# Written instruction
Only a number is wanted: the count of lines in this listing that contain "between".

# Extracted records
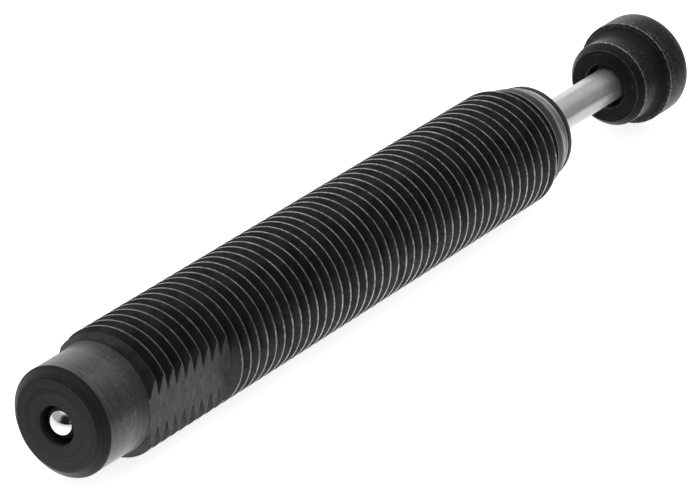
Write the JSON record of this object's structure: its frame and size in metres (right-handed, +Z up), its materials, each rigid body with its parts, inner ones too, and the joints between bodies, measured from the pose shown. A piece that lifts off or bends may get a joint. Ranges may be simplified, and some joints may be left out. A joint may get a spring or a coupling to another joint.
{
  "type": "industrial shock absorber",
  "caption": "Miniature self-contained hydraulic shock absorber: threaded body with wrench flats, spring-returned piston rod and a stepped strike button.",
  "frame": {"origin": "centre of the rear end face, on the axis", "axes": "+X along the axis from the rear face to the button, +Y and -Y are the normals of the two wrench flats, +Z up"},
  "size_m": [0.1122, 0.0138, 0.0138],
  "materials": {
    "black_oxide_steel": "black oxide over turned and threaded steel, oiled, satin",
    "button_steel": "hardened steel with a dark brown-black heat finish, satin",
    "rod_steel": "ground and polished stainless rod",
    "bright_steel": "plain machined steel",
    "ball_steel": "polished bearing steel",
    "bronze": "machined bearing bronze",
    "liner": "dry bearing liner",
    "foam": "closed-cell foam",
    "nbr_rubber": "black rubber",
    "polyurethane": "blue polyurethane seal",
    "ptfe": "white filled PTFE"
  },
  "bodies": {
    "housing": {"body_housing": "black_oxide_steel", "fill_ball": "ball_steel", "tube_base": "bright_steel", "pressure_tube": "bright_steel", "rod_guide": "bronze", "guide_liner": "liner", "accumulator_foam": "foam", "guide_oring": "nbr_rubber", "seal_carrier": "bright_steel", "rod_seal": "polyurethane", "seal_backup": "ptfe", "carrier_oring": "nbr_rubber", "spacer_sleeve": "bright_steel", "front_stop": "black_oxide_steel", "front_liner": "liner", "stop_oring": "nbr_rubber", "wiper": "nbr_rubber", "return_spring": "bright_steel"},
    "ring_slide": {"piston_ring": "bright_steel"},
    "rod_assembly": {"piston_rod": "rod_steel", "piston": "bronze", "spring_seat": "bright_steel", "piston_nut": "bright_steel", "button": "button_steel", "button_clip": "bright_steel"},
    "check_plate": {"check_plate": "bright_steel"}
  },
  "joints": [
    {"name": "rod_slide", "type": "slide", "parent": "housing", "child": "ring_slide", "axis": [-1, 0, 0], "range_m": [0, 0.016], "stiffness_N_per_m": 610, "springref_m": -0.0098, "deforming": ["return_spring"]},
    {"name": "rod_turn", "type": "hinge", "parent": "ring_slide", "child": "rod_assembly", "pos_m": [0.0435, 0, 0], "axis": [1, 0, 0], "continuous": true},
    {"name": "check_plate_float", "type": "slide", "parent": "rod_assembly", "child": "check_plate", "axis": [1, 0, 0], "range_m": [-0.0005, 0]}
  ]
}
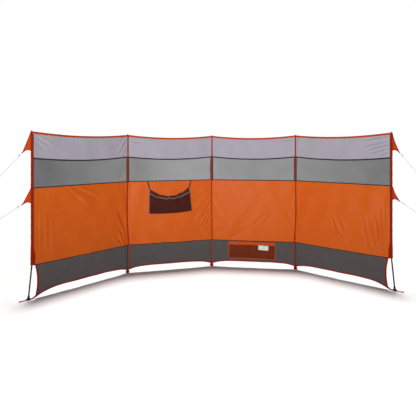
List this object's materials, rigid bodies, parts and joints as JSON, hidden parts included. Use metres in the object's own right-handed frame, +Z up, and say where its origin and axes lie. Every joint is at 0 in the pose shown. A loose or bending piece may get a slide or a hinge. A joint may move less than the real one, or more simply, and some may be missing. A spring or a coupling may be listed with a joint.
{
  "type": "beach windbreak",
  "caption": "Cloth windbreak with banded bays between upright poles, a net window band, a net skirt, a hanging pocket, a floor pocket, guy ropes and pegs.",
  "frame": {"origin": "middle of the flat underside of the centre pole's foot pocket, on the ground", "axes": "+Z up, +X to the right along the wall as seen from its sheltered side, -Y towards the people in its shelter"},
  "size_m": [6.242, 2.2463, 1.5],
  "materials": {
    "grey_cloth": "matt coated polyester",
    "window_net": "fine see-through net",
    "orange_cloth": "matt coated polyester",
    "skirt_net": "dense net",
    "black_pole": "black fibreglass rod",
    "sleeve_cloth": "folded polyester",
    "red_webbing": "woven webbing",
    "black_rubber": "moulded",
    "orange_binding": "woven binding tape",
    "charcoal_tape": "woven tape",
    "grey_tape": "woven tape",
    "pocket_net": "coarse net",
    "pale_rope": "braided",
    "slider_plastic": "moulded",
    "peg_steel": "zinc plated wire",
    "white_label": "smooth woven patch, blank"
  },
  "bodies": {
    "root": {"top_panel_1": "grey_cloth", "window_panel_1": "window_net", "main_panel_1": "orange_cloth", "skirt_panel_1": "skirt_net", "top_panel_2": "grey_cloth", "window_panel_2": "window_net", "main_panel_2": "orange_cloth", "skirt_panel_2": "skirt_net", "top_panel_3": "grey_cloth", "window_panel_3": "window_net", "main_panel_3": "orange_cloth", "skirt_panel_3": "skirt_net", "top_panel_4": "grey_cloth", "window_panel_4": "window_net", "main_panel_4": "orange_cloth", "skirt_panel_4": "skirt_net", "pole_1": "black_pole", "pole_2": "black_pole", "pole_3": "black_pole", "pole_4": "black_pole", "pole_5": "black_pole", "pole_sleeves": "sleeve_cloth", "tip_pockets": "red_webbing", "pole_feet": "black_rubber", "foot_pocket_left": "red_webbing", "foot_pocket_centre": "red_webbing", "foot_pocket_right": "red_webbing", "foot_straps": "red_webbing", "seam_bindings": "orange_binding", "top_hem": "orange_binding", "seam_tapes": "charcoal_tape", "skirt_hem": "orange_binding", "end_flaps_left": "sleeve_cloth", "end_flaps_right": "sleeve_cloth", "back_flaps": "sleeve_cloth", "guy_ropes": "pale_rope", "rope_sliders": "slider_plastic", "pegs": "peg_steel", "hanging_pocket_back": "pocket_net", "hanging_pocket_front": "pocket_net", "hanging_pocket_binding": "grey_tape", "hanging_straps": "grey_tape", "floor_pocket_net": "pocket_net", "floor_pocket_trim": "orange_binding", "blank_label": "white_label"}
  },
  "joints": []
}
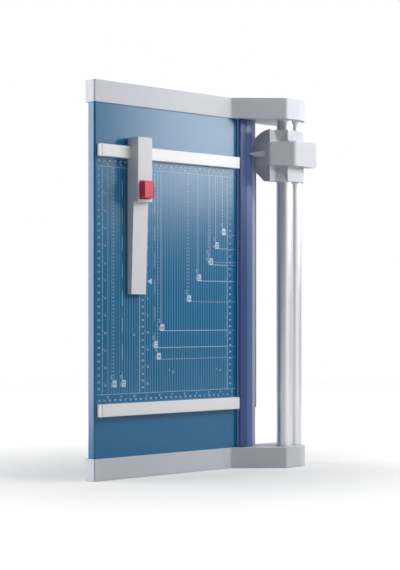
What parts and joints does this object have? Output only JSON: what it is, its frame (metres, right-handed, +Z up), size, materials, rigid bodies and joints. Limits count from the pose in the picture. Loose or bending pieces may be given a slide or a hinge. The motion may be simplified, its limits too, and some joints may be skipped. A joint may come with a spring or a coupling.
{
  "type": "rolling paper trimmer",
  "caption": "Rolling paper trimmer with a flat printed table, a cutting head on two round rails, a clear clamp strip and a sliding backstop.",
  "frame": {"origin": "on the desk under the middle of the trimmer's box, head parked as pictured", "axes": "+X from the table towards the guide rails, +Y away from the operator along the cutting edge, +Z up"},
  "size_m": [0.411, 0.582, 0.0865],
  "materials": {
    "cap_plastic": "fine grained light grey moulding",
    "table_paint": "blue powder paint with printed scales",
    "aluminium": "satin drawn",
    "bar_white": "white satin",
    "blade_steel": "ground",
    "fastener_steel": "zinc plated",
    "strip_clear": "clear, tinted violet blue",
    "head_plastic": "fine grained light grey moulding",
    "guard_plastic": "fine grained grey moulding",
    "liner_plastic": "slide liner",
    "red_plastic": "glossy red",
    "rubber": "soft, matt"
  },
  "bodies": {
    "base": {"table_plate": "table_paint", "knife_carrier": "aluminium", "bed_knife": "blade_steel", "knife_screws": "fastener_steel", "near_cap": "cap_plastic", "far_cap": "cap_plastic", "cap_screws": "fastener_steel", "left_rail": "aluminium", "right_rail": "aluminium", "rail_plugs": "fastener_steel", "rail_washers": "fastener_steel", "rail_screws": "fastener_steel", "feet": "rubber", "near_bar": "bar_white", "far_bar": "bar_white", "bar_screws": "fastener_steel"},
    "clamp": {"clamp_strip": "strip_clear", "strip_pins": "fastener_steel", "near_spring": "fastener_steel", "far_spring": "fastener_steel"},
    "head": {"carriage": "head_plastic", "blade_guard": "guard_plastic", "saddle": "head_plastic", "finger": "guard_plastic", "slide_bushes": "liner_plastic", "guard_screws": "fastener_steel", "saddle_pins": "fastener_steel", "blade_axle": "fastener_steel"},
    "blade": {"round_blade": "blade_steel", "blade_hub": "aluminium"},
    "backstop": {"backstop": "head_plastic", "grip_jaw": "fastener_steel", "jaw_screws": "fastener_steel", "lever_pin": "fastener_steel", "lock_spring": "fastener_steel"},
    "lock": {"lock_lever": "fastener_steel", "lock_button": "red_plastic", "brake_pad": "rubber"}
  },
  "joints": [
    {"name": "head_slide", "type": "slide", "parent": "base", "child": "head", "axis": [0, 1, 0], "range_m": [-0.418, 0.015]},
    {"name": "blade_spin", "type": "hinge", "parent": "head", "child": "blade", "pos_m": [0.13, 0.2047, 0.0413], "axis": [1, 0, 0], "continuous": true},
    {"name": "clamp_press", "type": "slide", "parent": "base", "child": "clamp", "axis": [0, 0, -1], "range_m": [0, 0.0007], "stiffness_N_per_m": 3000, "springref_m": -0.002, "deforming": ["near_spring", "far_spring"]},
    {"name": "backstop_slide", "type": "slide", "parent": "base", "child": "backstop", "axis": [1, 0, 0], "range_m": [-0.054, 0.192]},
    {"name": "lock_press", "type": "hinge", "parent": "backstop", "child": "lock", "pos_m": [-0.12625, 0.165, 0.036], "axis": [1, 0, 0], "range_deg": [0, 4], "stiffness_Nm_per_rad": 1.2, "springref_deg": -5.73, "deforming": ["lock_spring"]}
  ],
  "couplings": [
    {"joint": "blade_spin", "follows": "head_slide", "rad_per_m": -45.455}
  ]
}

# Written solution
2